* _INFORMATION SHOWN_:
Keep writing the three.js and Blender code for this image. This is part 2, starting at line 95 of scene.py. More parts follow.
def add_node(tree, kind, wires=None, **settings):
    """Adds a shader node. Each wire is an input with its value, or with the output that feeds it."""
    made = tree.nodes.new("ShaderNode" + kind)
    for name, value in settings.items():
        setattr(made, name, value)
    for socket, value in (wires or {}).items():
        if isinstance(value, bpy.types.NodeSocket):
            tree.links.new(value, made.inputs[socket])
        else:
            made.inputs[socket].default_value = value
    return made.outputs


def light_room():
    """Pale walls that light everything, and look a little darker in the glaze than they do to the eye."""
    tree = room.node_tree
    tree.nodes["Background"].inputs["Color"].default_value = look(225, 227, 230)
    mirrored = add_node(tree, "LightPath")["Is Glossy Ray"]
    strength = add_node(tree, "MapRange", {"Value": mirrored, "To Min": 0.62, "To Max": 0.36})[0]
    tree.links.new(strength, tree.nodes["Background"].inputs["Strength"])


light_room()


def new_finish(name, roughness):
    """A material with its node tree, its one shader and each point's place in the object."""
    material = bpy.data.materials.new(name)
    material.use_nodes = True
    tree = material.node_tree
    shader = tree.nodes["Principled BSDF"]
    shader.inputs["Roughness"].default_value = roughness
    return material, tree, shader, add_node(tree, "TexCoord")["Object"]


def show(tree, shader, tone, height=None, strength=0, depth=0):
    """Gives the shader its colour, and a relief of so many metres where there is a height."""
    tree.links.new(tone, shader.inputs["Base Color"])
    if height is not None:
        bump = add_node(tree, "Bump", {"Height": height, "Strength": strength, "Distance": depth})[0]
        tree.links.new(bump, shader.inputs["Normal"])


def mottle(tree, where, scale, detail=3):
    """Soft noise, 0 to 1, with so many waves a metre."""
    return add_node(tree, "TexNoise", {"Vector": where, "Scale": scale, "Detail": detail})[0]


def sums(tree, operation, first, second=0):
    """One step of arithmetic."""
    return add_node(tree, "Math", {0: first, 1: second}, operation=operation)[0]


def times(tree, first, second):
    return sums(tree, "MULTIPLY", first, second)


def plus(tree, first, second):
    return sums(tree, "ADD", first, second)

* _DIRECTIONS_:
From the preceding material, extract every line exactly.

* _ANSWER TO THE EXERCISE_:
Keep writing the three.js and Blender code for this image. This is part 2, starting at line 95 of scene.py. More parts follow.
def add_node(tree, kind, wires=None, **settings):
    """Adds a shader node. Each wire is an input with its value, or with the output that feeds it."""
    made = tree.nodes.new("ShaderNode" + kind)
    for name, value in settings.items():
        setattr(made, name, value)
    for socket, value in (wires or {}).items():
        if isinstance(value, bpy.types.NodeSocket):
            tree.links.new(value, made.inputs[socket])
        else:
            made.inputs[socket].default_value = value
    return made.outputs


def light_room():
    """Pale walls that light everything, and look a little darker in the glaze than they do to the eye."""
    tree = room.node_tree
    tree.nodes["Background"].inputs["Color"].default_value = look(225, 227, 230)
    mirrored = add_node(tree, "LightPath")["Is Glossy Ray"]
    strength = add_node(tree, "MapRange", {"Value": mirrored, "To Min": 0.62, "To Max": 0.36})[0]
    tree.links.new(strength, tree.nodes["Background"].inputs["Strength"])


light_room()


def new_finish(name, roughness):
    """A material with its node tree, its one shader and each point's place in the object."""
    material = bpy.data.materials.new(name)
    material.use_nodes = True
    tree = material.node_tree
    shader = tree.nodes["Principled BSDF"]
    shader.inputs["Roughness"].default_value = roughness
    return material, tree, shader, add_node(tree, "TexCoord")["Object"]


def show(tree, shader, tone, height=None, strength=0, depth=0):
    """Gives the shader its colour, and a relief of so many metres where there is a height."""
    tree.links.new(tone, shader.inputs["Base Color"])
    if height is not None:
        bump = add_node(tree, "Bump", {"Height": height, "Strength": strength, "Distance": depth})[0]
        tree.links.new(bump, shader.inputs["Normal"])


def mottle(tree, where, scale, detail=3):
    """Soft noise, 0 to 1, with so many waves a metre."""
    return add_node(tree, "TexNoise", {"Vector": where, "Scale": scale, "Detail": detail})[0]


def sums(tree, operation, first, second=0):
    """One step of arithmetic."""
    return add_node(tree, "Math", {0: first, 1: second}, operation=operation)[0]


def times(tree, first, second):
    return sums(tree, "MULTIPLY", first, second)


def plus(tree, first, second):
    return sums(tree, "ADD", first, second)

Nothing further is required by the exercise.